Selasa, 22 September 2015

Pengorbanan

Ada saat ketika kita harus mengorbankan sesuatu yang kita miliki untuk menolong orang lain --meski kita tak menginginkannya.

Barangkali hidup adalah soal pengorbanan; tentang siapa yang berkorban, untuk siapa kita berkorban dan cerita tentang orang-orang yang selalu membutuhkan pengorbanan orang lain, untuk kepentingannya sendiri.

Pada umumnya, manusia akan berkorban demi manusia lainnya; atas dasar cinta, balas budi, atau karena terpaksa. Dan tidak semua pengorbanan akan mendapatkan timbal-baliknya, dengan kata lain: sia-sia. Juga, tidak semua pengorbanan mempunyai tujuan. Kadang kita berkorban karena kita merasa ingin, terkadang pula kita berkorban karena kita merasa harus melakukannya, tanpa kita mengerti untuk apa pengorbanan itu dilakukan.
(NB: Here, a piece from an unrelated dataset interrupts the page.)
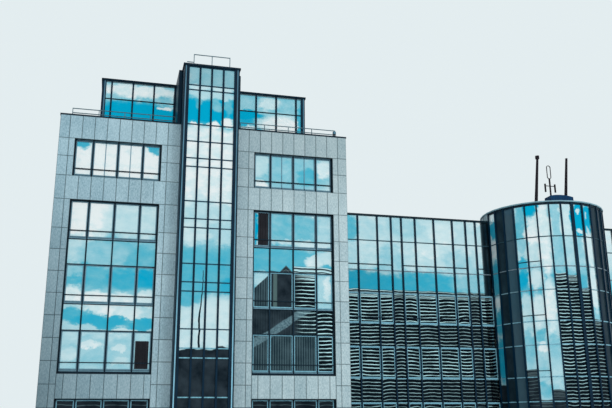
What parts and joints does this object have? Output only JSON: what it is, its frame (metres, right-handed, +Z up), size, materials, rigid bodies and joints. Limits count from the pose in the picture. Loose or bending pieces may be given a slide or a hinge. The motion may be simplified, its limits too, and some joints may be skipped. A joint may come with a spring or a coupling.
{
  "type": "glass office building",
  "caption": "Stone-clad office block with mirror-glass stair tower and set-back top storey, joined to a lower glazed wing with a round glass corner drum.",
  "frame": {"origin": "bottom centre of the whole building, on the ground", "axes": "+X along the front towards the round drum, +Y into the building from the front, +Z up"},
  "size_m": [39.7, 17.59, 22.47],
  "materials": {
    "stone_cladding": "fine honed stone panels with thin open joints",
    "window_frame": "dark blue-grey satin coating",
    "mirror_glass": "reflective blue-green solar glass",
    "concrete": "plain cast concrete",
    "dark_cladding": "dark satin sheet metal",
    "light_trim": "light satin anodised",
    "render_wall": "light smooth render",
    "dark_steel": "dark painted steel",
    "blue_sheet": "dark blue ribbed sheet"
  },
  "bodies": {
    "root": {"front_wall_piers": "stone_cladding", "front_wall_bands": "stone_cladding", "rear_wall_piers": "stone_cladding", "rear_wall_bands": "stone_cladding", "side_wall_piers": "stone_cladding", "side_wall_bands": "stone_cladding", "front_window_frames": "window_frame", "rear_window_frames": "window_frame", "side_window_frames": "window_frame", "tower_rails": "window_frame", "attic_posts": "window_frame", "attic_rails": "window_frame", "wing_front_posts": "window_frame", "wing_front_rails": "window_frame", "wing_rear_posts": "window_frame", "wing_rear_rails": "window_frame", "rotunda_posts": "window_frame", "rotunda_rails": "window_frame", "tower_posts": "window_frame", "front_window_glass": "mirror_glass", "rear_window_glass": "mirror_glass", "side_window_glass": "mirror_glass", "tower_glass": "mirror_glass", "attic_glass": "mirror_glass", "wing_front_glass": "mirror_glass", "wing_rear_glass": "mirror_glass", "rotunda_glass": "mirror_glass", "block_floors": "concrete", "block_roof": "concrete", "tower_landings": "concrete", "wing_floors": "concrete", "wing_roof": "concrete", "wing_columns": "concrete", "tower_cap": "dark_cladding", "tower_side_walls": "dark_cladding", "attic_roof": "dark_cladding", "block_coping": "dark_cladding", "shaft_walls": "dark_cladding", "tower_corner_posts": "light_trim", "rotunda_roof": "light_trim", "wing_corner_posts": "light_trim", "wing_roof_upstand": "render_wall", "rotunda_rear_wall": "render_wall", "roof_guard_rails": "dark_steel", "tower_guard_rail": "dark_steel", "masts": "dark_steel", "plant_box": "blue_sheet"}
  },
  "joints": []
}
Seperti yang sedang saya alami saat ini.

Saya telah berkorban terlalu banyak, memberikan apa yang saya punya, memberikan apa yang mampu saya lakukan. Saya telah berkorban terlalu sering, untuk seseorang yang tidak pernah menganggap itu adalah pengorbanan. Saya telah dipaksa berkorban, berkali-kali, sepanjang 5 tahun terakhir. Dan saya telah terus berkorban untuk-seseorang-yang-tidak-pernah-mengira-bahwa-ini-akan-menjadi-hal-yang-mengubah-hubungan-kami-selamanya ketika pada akhirnya dia menjadikan pengorbanan adalah hal wajib yang harus saya lakukan untuknya. Ketika pada akhirnya dia menggunakan segala cara untuk mendapatkan pengorbanan saya. Ketika pada akhirnya, dan tanpa ia sadari, ia menjadikan dirinya sebagai Ratu, sementara saya hamba --begitulah kemudian kehidupan kami menjadi tidak seperti seharusnya.

Pada suatu hari yang ajaib, dia menyadarkan saya bahwa pengorbanan yang berlebihan akan menyebabkan penyesalan, kekecewaan, rasa sakit --yang tak bisa diobati oleh dokter terbaik dimana pun, juga kerugian, kehilangan perasaan, kehilangan akal sehat. Atau mungkin, hidup memang tak perlu akal sehat. Kita hanya perlu hati untuk menjalani hidup ini. Kita cuma perlu menggunakan perasaan. Pada saat itulah manusia akan hidup dengan sebenar-benarnya hidup sebagai manusia, dengan hati dan perasaan mereka masing-masing.

Saya masih berusaha mengerti, jika selama ini pengorbanan itu membuat saya hilang akal, mengapa saya tak menggunakan hati saya untuk terus berkorban untuknya.

Saya masih belum mengerti.

Saya masih tidak dapat memahami.

Sampai pada tulisan ini dibuat, akhirnya saya mengerti bahwa: seseorang yang merasa kecewa tak hanya akan kehilangan akal sehatnya, tetapi juga akan kehilangan hati dan perasaan terhadap orang yang telah mengecewakannya.

Ya.

Seperti apa yang saya rasakan sekarang.... kepadamu.